When I enquired if my insurance premium would be affected, prior to conversion, several insurance companies said that there wouldn't be any difference, as long as the conversion was carried out by an LPGA approved installer and that they were given a copy of the installation certificate. A couple of insurance companies even offered at the time cheaper premiums as an incentive. Unfortunately I didn't take much notice of these at the time, as the quotes they gave for a 2.8 Galaxy were way above what I was paying at the time anyway !

Where do you put the spare wheel ?

The spare wheel is in the boot. I never have the rear two seats in the car ( they are kept in the loft) and have a parcel shelf so no-one can look in. At first I thought it was a bit of a pain, but when the wheel is turned upside down, it makes quite a handy storage box. I did buy a cover (as for 4x4's) to stop getting rubber marks on the side panels. One of the LPG installers offered a service where a puncture repair chemical was injected into the tyres which would instantly block any holes if there was a puncture. This worked out at about 10 per tyre which wouldn't have been too bad, except that I seem to go through quite a few tyres (average 9,000mile life for the front tyres so far, although had 45,000 from the rears so far !). The alternative is to carry a tin of puncture repair foam which costs about 10. One of my colleagues at work also had his car converted at the same time as me (2.0 litre ford focus) and just carries a tin of foam around - he says if he really gets stuck he's in the AA. There isn't a legal requirement to have a spare wheel. Even the new Mini One comes with a tin of puncture repair foam instead of a spare tyre. 

Can I get a grant to pay for the installation ?

Refer to the Powershift website for the latest rules on grants available

How do I fill up with LPG abroad ?

My only experience of driving abroad is in France. You will need an adapter which screws onto your cars filler point first. These can be obtained from your installer and cost about 15 (for a brass one although I've heard there are cheaper ones about). Finding LPG on the motorways in France is far easier than in the UK. The advanced information signs for services indicate if LPG is available - it is called GPL in France.  Most motorway services sell it as well as most of the major supermarkets (Carrefour tended to be cheapest). One of the good things about the LPG pumps at the service stations are they are usually in a seperate isle from the main pumps so whilst everyone is is queuing for petrol and diesel so can bypass them and go straight to the pump - not like in the UK

I have a "T" 2.3 Galaxy. Would the same type of kit be required as your car i.e. multi as opposed to single point injection? How much did the conversion cost?
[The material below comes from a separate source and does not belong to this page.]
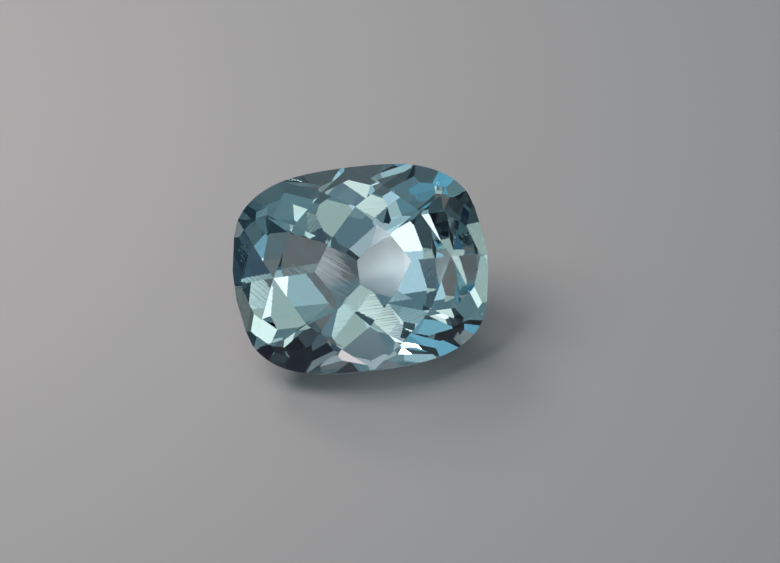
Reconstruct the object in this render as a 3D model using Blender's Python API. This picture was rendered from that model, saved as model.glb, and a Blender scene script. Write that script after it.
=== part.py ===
# Cushion-cut topaz gemstone: one piece of clear crystal, faceted all over.
#
# Lengths are in millimetres and angles in degrees until the finished stone is scaled to metres.
# The stone is cut in its own frame: +X along its length, +Y across it, and +Z up through the table,
# with the upper edge of the girdle near zero.  It is then turned to lie on one long pavilion facet,
# with the origin under the centre of its box, on the surface it rests on.

import math

import bmesh
import bpy
from mathutils import Matrix, Vector

METRES_PER_MM = 0.001

# Outline, seen through the table: |x / half length| ^ power + |y / half width| ^ power = 1.
LENGTH = 10.0
WIDTH = 8.0
OUTLINE_POWER = 3.0
OUTLINE_SIDES = 96

# Rough blank, tall enough for every cut.
BLANK_TOP = 2.0
BLANK_BOTTOM = -5.0

# Crown.  Heights are above the frame's zero, and each meet point is given by its place in plan.
TABLE_HEIGHT = 1.40
SIDE_SLOPE = 33.0
TABLE_SIDE = (0.0, 2.35)
TABLE_CORNER = (1.2, 1.1)
TABLE_END = (1.9, 0.0)
SIDE_MEET = (1.2, 3.1)
CORNER_MEET = (2.45, 1.95)
END_MEET = (3.5, 0.0)
OUTER_MEET = (3.35, 2.4)

# Meet points on the girdle's upper edge, as steps of the outline from the end at +X.
STEPS_TO_END_BREAK = 8
STEPS_TO_CORNER_BREAK = 14
STEPS_TO_SIDE_BREAK = 18
SIDE_BREAK_HEIGHT = 0.0
END_HEIGHT = -0.25

# Pavilion, one quarter of it, in tiers.  A tier's facets are spread evenly from its first azimuth to its
# last, and so are their slopes and the heights where their planes meet the outline.
REST_SLOPE = 42.5
PAVILION_TIERS = (
    # facets, first and last azimuth, first and last slope, first and last height
    (3, (0.0, 60.0), (36.0, 40.0), (-0.57, -0.70)),       # mains, the first of them down to the culet
    (3, (15.0, 75.0), (42.0, 46.0), (-0.40, -0.60)),      # breaks between the mains
    (6, (7.5, 82.5), (46.0, 51.0), (-0.30, -0.45)),       # girdle facets
    (4, (90.0, 90.0), (REST_SLOPE, 63.5), (-0.98, -0.59)),  # steps up the long side, the lowest to rest on
)

# A corner this close to a cutting plane lies on it.
ON_PLANE = 1e-5

TOPAZ_COLOUR = (0.80, 0.90, 0.88, 1.0)
TOPAZ_ROUGHNESS = 0.02
TOPAZ_INDEX = 1.62


def signed_power(value, power):
    return math.copysign(abs(value) ** power, value)


def outline_point(angle):
    """Point of the cushion outline at a parameter angle, 0 at +X and 90 at +Y."""
    turn = math.radians(angle)
    power = 2 / OUTLINE_POWER
    return (LENGTH / 2 * signed_power(math.cos(turn), power),
            WIDTH / 2 * signed_power(math.sin(turn), power))


def outline_support(azimuth):
    """Point where a straight edge facing the azimuth would touch the outline."""
    turn = math.radians(azimuth)
    power = 1 / (OUTLINE_POWER - 1)
    share_x = signed_power(math.cos(turn) * LENGTH / 2, power)
    share_y = signed_power(math.sin(turn) * WIDTH / 2, power)
    size = (abs(share_x) ** OUTLINE_POWER + abs(share_y) ** OUTLINE_POWER) ** (1 / OUTLINE_POWER)
    return LENGTH / 2 * share_x / size, WIDTH / 2 * share_y / size


def plane_through(first, second, third):
    """Crown plane through three points, as a unit normal that points up and an offset along it."""
    normal = (second - first).cross(third - first).normalized()
    if normal.z < 0:
        normal.negate()
    return normal, normal.dot(first)


def plane_at(point, azimuth, slope):
    """Plane through a point that faces the azimuth and slopes that much from level, up or down."""
    turn = math.radians(azimuth)
    tilt = math.radians(slope)
    normal = Vector((math.sin(tilt) * math.cos(turn), math.sin(tilt) * math.sin(turn), math.cos(tilt)))
    return normal, normal.dot(point)


def lift(place, plane):
    """Point of a plane above or below a place in plan."""
    normal, offset = plane
    x, y = place
    return Vector((x, y, (offset - normal.x * x - normal.y * y) / normal.z))


def crown_quarter():
    """Crown planes of the quarter with x and y positive, each set by meet points cut before it."""
    step = 360 / OUTLINE_SIDES
    table = (Vector((0, 0, 1)), TABLE_HEIGHT)
    table_side = lift(TABLE_SIDE, table)
    table_corner = lift(TABLE_CORNER, table)
    table_end = lift(TABLE_END, table)

    side_main = plane_at(table_side, 90, SIDE_SLOPE)
    side_meet = lift(SIDE_MEET, side_main)
    side_star = plane_through(table_side, table_corner, side_meet)
    corner_meet = lift(CORNER_MEET, side_star)
    end_star = plane_through(table_corner, table_end, corner_meet)
    end_meet = lift(END_MEET, end_star)

    side_rim = lift(outline_point(90), side_main)
    break_x, break_y = outline_point(STEPS_TO_SIDE_BREAK * step)
    side_break = Vector((break_x, break_y, SIDE_BREAK_HEIGHT))
    side_girdle = plane_through(side_meet, side_rim, side_break)
    corner_main = plane_through(side_meet, corner_meet, side_break)
    outer_meet = lift(OUTER_MEET, corner_main)
    end_main = plane_through(corner_meet, end_meet, outer_meet)

    corner_break = lift(outline_point(STEPS_TO_CORNER_BREAK * step), corner_main)
    end_break = lift(outline_point(STEPS_TO_END_BREAK * step), end_main)
    corner_girdle = plane_through(outer_meet, corner_break, end_break)
    end_rim = Vector((LENGTH / 2, 0, END_HEIGHT))
    end_girdle = plane_through(end_meet, end_break, end_rim)
    return (table, side_main, side_star, end_star, side_girdle, corner_main, end_main,
            corner_girdle, end_girdle)


def pavilion_quarter():
    """Pavilion planes of the quarter with x and y positive."""
    planes = []
    for count, azimuths, slopes, heights in PAVILION_TIERS:
        for place in range(count):
            share = place / (count - 1)
            azimuth, slope, height = (first + (last - first) * share
                                      for first, last in (azimuths, slopes, heights))
            start = Vector((*outline_support(azimuth), height))
            planes.append(plane_at(start, azimuth, 180 - slope))
    return tuple(planes)


def mirrored(planes):
    """The planes in all four quarters, with a plane on a mirror line kept once."""
    result = []
    for normal, offset in planes:
        for across_x in (1, -1):
            for across_y in (1, -1):
                turned = Vector((normal.x * across_x, normal.y * across_y, normal.z))
                if all((turned - other).length > ON_PLANE for other, _ in result):
                    result.append((turned, offset))
    return result


def make_blank():
    """Upright cylinder pressed to the cushion outline."""
    stone = bmesh.new()
    bmesh.ops.create_cone(stone, cap_ends=True, segments=OUTLINE_SIDES, radius1=1, radius2=1, depth=1)
    for corner in stone.verts:
        angle = math.degrees(math.atan2(corner.co.y, corner.co.x))
        corner.co.x, corner.co.y = outline_point(angle)
        corner.co.z = BLANK_TOP if corner.co.z > 0 else BLANK_BOTTOM
    return stone


def cut_facet(stone, plane):
    """Grind away all that lies outside the plane and close the cut with one flat face."""
    normal, offset = plane
    everything = stone.verts[:] + stone.edges[:] + stone.faces[:]
    cut = bmesh.ops.bisect_plane(stone, geom=everything, dist=ON_PLANE, plane_co=normal * offset,
                                 plane_no=normal, clear_outer=True)
    rim = [item for item in cut["geom_cut"] if isinstance(item, bmesh.types.BMEdge)]
    bmesh.ops.edgeloop_fill(stone, edges=rim)


def lay_down(stone):
    """Turn the stone onto its long pavilion facet and stand its box on the origin."""
    bmesh.ops.rotate(stone, verts=stone.verts, matrix=Matrix.Rotation(math.radians(REST_SLOPE), 3, "X"))
    low = [min(corner.co[axis] for corner in stone.verts) for axis in range(3)]
    high = [max(corner.co[axis] for corner in stone.verts) for axis in range(3)]
    shift = Vector((-(low[0] + high[0]) / 2, -(low[1] + high[1]) / 2, -low[2]))
    bmesh.ops.translate(stone, verts=stone.verts, vec=shift)


def make_material():
    material = bpy.data.materials.new("topaz")
    material.use_nodes = True
    shader = material.node_tree.nodes["Principled BSDF"]
    shader.inputs["Base Color"].default_value = TOPAZ_COLOUR
    shader.inputs["Roughness"].default_value = TOPAZ_ROUGHNESS
    shader.inputs["Metallic"].default_value = 0.0
    shader.inputs["IOR"].default_value = TOPAZ_INDEX
    shader.inputs["Transmission Weight"].default_value = 1.0
    material.diffuse_color = TOPAZ_COLOUR
    return material


def make_topaz(collection):
    stone = make_blank()
    for plane in mirrored(crown_quarter() + pavilion_quarter()):
        cut_facet(stone, plane)
    lay_down(stone)
    bmesh.ops.scale(stone, verts=stone.verts, vec=Vector((1, 1, 1)) * METRES_PER_MM)
    bmesh.ops.recalc_face_normals(stone, faces=stone.faces)

    mesh = bpy.data.meshes.new("topaz")
    stone.to_mesh(mesh)
    stone.free()
    mesh.materials.append(make_material())
    topaz = bpy.data.objects.new("topaz", mesh)
    collection.objects.link(topaz)


def main():
    for leftover in list(bpy.data.objects):
        bpy.data.objects.remove(leftover)
    collection = bpy.data.collections.new("topaz_gemstone")
    bpy.context.scene.collection.children.link(collection)
    make_topaz(collection)


main()
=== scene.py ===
import math

import bpy
from mathutils import Matrix, Vector


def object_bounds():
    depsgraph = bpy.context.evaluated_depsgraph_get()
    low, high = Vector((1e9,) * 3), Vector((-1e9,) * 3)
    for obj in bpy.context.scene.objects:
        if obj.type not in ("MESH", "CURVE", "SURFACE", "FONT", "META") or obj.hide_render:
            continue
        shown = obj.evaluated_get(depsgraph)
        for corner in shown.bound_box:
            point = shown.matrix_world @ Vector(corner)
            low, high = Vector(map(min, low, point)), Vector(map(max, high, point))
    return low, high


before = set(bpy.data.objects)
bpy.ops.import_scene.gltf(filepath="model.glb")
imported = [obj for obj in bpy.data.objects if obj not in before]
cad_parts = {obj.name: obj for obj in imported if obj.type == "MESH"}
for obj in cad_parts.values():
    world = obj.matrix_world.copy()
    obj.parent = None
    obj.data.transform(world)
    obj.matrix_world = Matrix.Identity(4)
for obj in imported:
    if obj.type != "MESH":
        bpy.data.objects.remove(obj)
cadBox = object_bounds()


def newMaterial(name):
    material = bpy.data.materials.new(name)
    material.use_nodes = True
    material.node_tree.nodes.clear()
    return material


class Socket:
    # wraps one output socket, so that shader maths reads as plain arithmetic
    def __init__(self, graph, link):
        self.graph = graph
        self.link = link

    def maths(self, operation, *values):
        return self.graph.add("ShaderNodeMath", dict(operation=operation), *values)

    def __add__(self, other):
        return self.maths("ADD", self, other)

    def __radd__(self, other):
        return self.maths("ADD", other, self)

    def __mul__(self, other):
        return self.maths("MULTIPLY", self, other)

    def __rmul__(self, other):
        return self.maths("MULTIPLY", other, self)


class Graph:
    def __init__(self, tree):
        self.tree = tree

    def node(self, kind, settings=None, *ordered, **named):
        # adds a node, then its settings, then the values or links of its inputs by place or by name
        made = self.tree.nodes.new(kind)
        for key, value in (settings or {}).items():
            setattr(made, key, value)
        named = {name.replace("_", " "): value for name, value in named.items()}
        for place, value in [*enumerate(ordered), *named.items()]:
            if isinstance(value, Socket):
                self.tree.links.new(value.link, made.inputs[place])
            elif value is not None:
                made.inputs[place].default_value = value
        return made

    def add(self, kind, settings=None, *ordered, output=0, **named):
        return Socket(self, self.node(kind, settings, *ordered, **named).outputs[output])


# The stone lies on a long pavilion facet, so its table leans towards the camera.
stone = dict(
    restSlope=42.5,                # angle between the pavilion facet it lies on and the girdle, degrees
    refraction=1.62,
    tint=(0.60, 0.84, 0.87),       # what is left of white light after one absorption length
    absorptionPerMetre=75.0,
    girdleRoughness=0.30,          # the girdle is ground, not polished
    girdleTolerance=0.05,          # cosine that still counts as square to the stone's upright axis
    girdleGrain=4000.0,            # grains per metre
    grainDetail=3.0,
    grainRange=(0.85, 1.15),       # the girdle's roughness varies by these factors
    polishLines=(200.0, 9000.0, 500.0),  # fine polish lines along each axis, per metre
    polishDetail=2.0,
    polishDepth=0.00000035,        # metres
)


def onGirdle(graph):
    # 1 where the surface runs along the stone's own upright axis, which only the ground girdle does
    lean = math.radians(stone["restSlope"])
    axis = (0.0, -math.sin(lean), math.cos(lean))
    facing = graph.add("ShaderNodeNewGeometry", output="Normal")
    along = graph.add("ShaderNodeVectorMath", dict(operation="DOT_PRODUCT"), facing, axis,
                      output="Value")
    return along.maths("COMPARE", along, 0.0, stone["girdleTolerance"])


def makeTopazMaterial():
    material = newMaterial("topaz crystal")
    graph = Graph(material.node_tree)
    place = graph.add("ShaderNodeTexCoord", output="Object")
    grain = graph.add("ShaderNodeTexNoise", None, place,
                      Scale=stone["girdleGrain"], Detail=stone["grainDetail"])
    least, most = stone["grainRange"]
    ground = stone["girdleRoughness"] * ((most - least) * grain + least)
    along = graph.add("ShaderNodeMapping", None, place, Scale=stone["polishLines"])
    lines = graph.add("ShaderNodeTexNoise", None, along, Scale=1.0, Detail=stone["polishDetail"])
    marks = graph.add("ShaderNodeBump", None, Height=lines, Distance=stone["polishDepth"])
    surface = graph.add(
        "ShaderNodeBsdfPrincipled", None,
        Base_Color=(1.0, 1.0, 1.0, 1.0), Roughness=onGirdle(graph) * ground, IOR=stone["refraction"],
        Transmission_Weight=1.0, Normal=marks)
    body = graph.add("ShaderNodeVolumeAbsorption", None,
                     Color=(*stone["tint"], 1.0), Density=stone["absorptionPerMetre"])
    graph.node("ShaderNodeOutputMaterial", None, Surface=surface, Volume=body)
    return material


def dressStone():
    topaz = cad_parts["topaz"]
    material = makeTopazMaterial()
    for place in topaz.material_slots:
        place.material = material
    print("stone dressed")


studio = dict(
    floorColour=(0.50, 0.455, 0.445),
    floorRoughness=0.7,
    floorSize=2.0,                 # metres
    floorGap=0.00002,              # metres between the floor and the stone
)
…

Although I am no expert at this, I did talk to quite a few people when I was look at getting mine converted so I did pick up a fair amount of information. I was given several quotes, the cheapest being 1800 incl vat, the most expensive being about 2300 incl VAT. I ended paying 2000 incl VAT, although I did get a bit of a discount because it took 5 weeks to install - don't let this put you off - no one in the UK would admit to fitting multipoint LPG system to a new style V6 before so it was a bit experimental. However everyone I spoke to had fitted single point and multipoint to pre 2000 models with success. I even went to one place and saw one fitted and working.
For starters, the majority of manufacturers base their kits on 4 cylinder models or multiples of 4 cylinders (ie V8 or v12), so with a V6, this messes things up a bit. Naturally therefore there is less work in fitting a system to a 4 cylinder than a 6 cylinder car so generally they are cheaper. The other thing is that the mechanical 'plumbing in' of the kit is comparatively easy compared to the programming of the computer - the more complicated the electronics on the car, the harder it is to program, therefore the older and simpler the car, the easier, quicker and cheaper it is to fit - that's why apparently systems on old landrovers only take a few hours to install !
I don't know about the 2.3 model, but on 2.8's pre 2000 models had a steel inlet manifold which makes it suitable for fitting single point injection. After 2000, the inlet manifold fitted is plastic (although it is sprayed silver and to look at the two side by side you wouldn't notice any difference). If you have read the bit on my web page about backfiring and explosions, you will appreciate that if you get a backfire with a steel manifold, it would only blow up the air filter box - with a plastic manifold this blows up as well and can cause further damage to the engine as a result.
Certainly, the multipoint and newer sequential multipoint injection systems are more refined than the single point injection system, however it all depends how many miles you do, how refined you want the system to be and how much you want to spend in the first place. I would have thought that a single point installation would be in the region of 1200 with multipoint somewhere between 1400 to 1800 depending on where you went and what system was fitted. I would certainly recommend AG and Tartarinni.